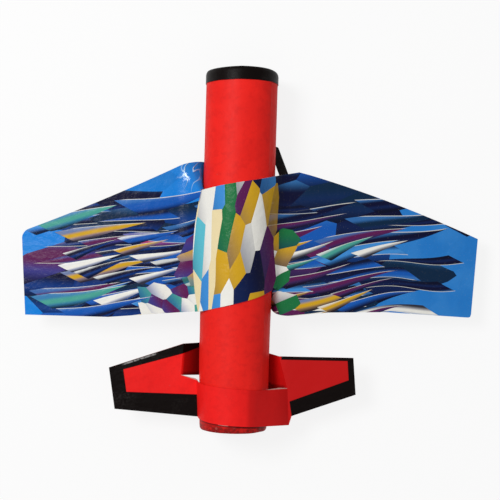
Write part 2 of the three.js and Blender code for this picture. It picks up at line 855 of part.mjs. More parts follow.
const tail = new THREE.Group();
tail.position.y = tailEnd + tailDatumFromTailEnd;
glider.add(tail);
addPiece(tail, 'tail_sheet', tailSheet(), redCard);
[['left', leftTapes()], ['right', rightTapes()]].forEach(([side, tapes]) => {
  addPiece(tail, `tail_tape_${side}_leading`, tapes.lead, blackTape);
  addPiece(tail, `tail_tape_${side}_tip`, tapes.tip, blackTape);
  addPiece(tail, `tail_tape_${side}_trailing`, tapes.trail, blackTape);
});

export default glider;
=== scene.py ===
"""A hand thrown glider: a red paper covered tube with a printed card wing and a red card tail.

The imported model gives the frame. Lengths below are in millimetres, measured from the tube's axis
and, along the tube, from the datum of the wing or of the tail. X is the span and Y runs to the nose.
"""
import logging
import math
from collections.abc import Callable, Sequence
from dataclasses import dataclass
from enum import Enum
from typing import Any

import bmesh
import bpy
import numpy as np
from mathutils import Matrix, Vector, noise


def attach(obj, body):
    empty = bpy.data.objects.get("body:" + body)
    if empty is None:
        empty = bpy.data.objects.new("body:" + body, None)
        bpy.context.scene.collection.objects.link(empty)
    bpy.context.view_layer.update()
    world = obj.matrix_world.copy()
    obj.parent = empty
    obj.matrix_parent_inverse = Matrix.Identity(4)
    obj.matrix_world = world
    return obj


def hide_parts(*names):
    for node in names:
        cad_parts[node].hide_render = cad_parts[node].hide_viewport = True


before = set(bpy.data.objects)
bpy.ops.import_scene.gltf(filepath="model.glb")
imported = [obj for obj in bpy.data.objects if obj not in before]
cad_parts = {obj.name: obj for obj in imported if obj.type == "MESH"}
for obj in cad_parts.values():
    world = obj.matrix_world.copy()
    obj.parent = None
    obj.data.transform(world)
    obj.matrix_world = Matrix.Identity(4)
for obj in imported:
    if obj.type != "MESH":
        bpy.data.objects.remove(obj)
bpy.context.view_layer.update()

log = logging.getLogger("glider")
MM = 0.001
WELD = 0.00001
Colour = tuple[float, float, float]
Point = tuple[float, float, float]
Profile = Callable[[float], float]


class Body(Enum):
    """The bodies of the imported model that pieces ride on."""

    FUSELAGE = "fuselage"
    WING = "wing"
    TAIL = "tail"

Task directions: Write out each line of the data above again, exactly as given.

Answer to the task:
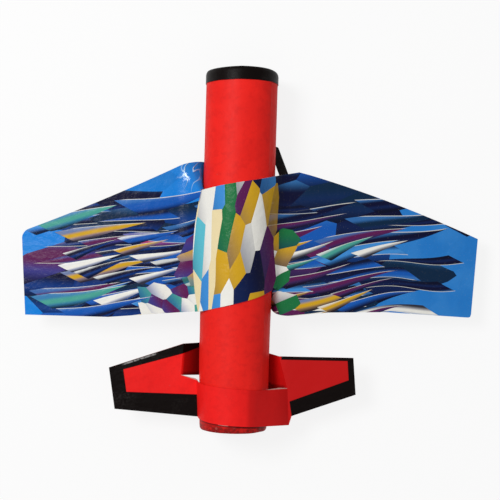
Write part 2 of the three.js and Blender code for this picture. It picks up at line 855 of part.mjs. More parts follow.
const tail = new THREE.Group();
tail.position.y = tailEnd + tailDatumFromTailEnd;
glider.add(tail);
addPiece(tail, 'tail_sheet', tailSheet(), redCard);
[['left', leftTapes()], ['right', rightTapes()]].forEach(([side, tapes]) => {
  addPiece(tail, `tail_tape_${side}_leading`, tapes.lead, blackTape);
  addPiece(tail, `tail_tape_${side}_tip`, tapes.tip, blackTape);
  addPiece(tail, `tail_tape_${side}_trailing`, tapes.trail, blackTape);
});

export default glider;
=== scene.py ===
"""A hand thrown glider: a red paper covered tube with a printed card wing and a red card tail.

The imported model gives the frame. Lengths below are in millimetres, measured from the tube's axis
and, along the tube, from the datum of the wing or of the tail. X is the span and Y runs to the nose.
"""
import logging
import math
from collections.abc import Callable, Sequence
from dataclasses import dataclass
from enum import Enum
from typing import Any

import bmesh
import bpy
import numpy as np
from mathutils import Matrix, Vector, noise


def attach(obj, body):
    empty = bpy.data.objects.get("body:" + body)
    if empty is None:
        empty = bpy.data.objects.new("body:" + body, None)
        bpy.context.scene.collection.objects.link(empty)
    bpy.context.view_layer.update()
    world = obj.matrix_world.copy()
    obj.parent = empty
    obj.matrix_parent_inverse = Matrix.Identity(4)
    obj.matrix_world = world
    return obj


def hide_parts(*names):
    for node in names:
        cad_parts[node].hide_render = cad_parts[node].hide_viewport = True


before = set(bpy.data.objects)
bpy.ops.import_scene.gltf(filepath="model.glb")
imported = [obj for obj in bpy.data.objects if obj not in before]
cad_parts = {obj.name: obj for obj in imported if obj.type == "MESH"}
for obj in cad_parts.values():
    world = obj.matrix_world.copy()
    obj.parent = None
    obj.data.transform(world)
    obj.matrix_world = Matrix.Identity(4)
for obj in imported:
    if obj.type != "MESH":
        bpy.data.objects.remove(obj)
bpy.context.view_layer.update()

log = logging.getLogger("glider")
MM = 0.001
WELD = 0.00001
Colour = tuple[float, float, float]
Point = tuple[float, float, float]
Profile = Callable[[float], float]


class Body(Enum):
    """The bodies of the imported model that pieces ride on."""

    FUSELAGE = "fuselage"
    WING = "wing"
    TAIL = "tail"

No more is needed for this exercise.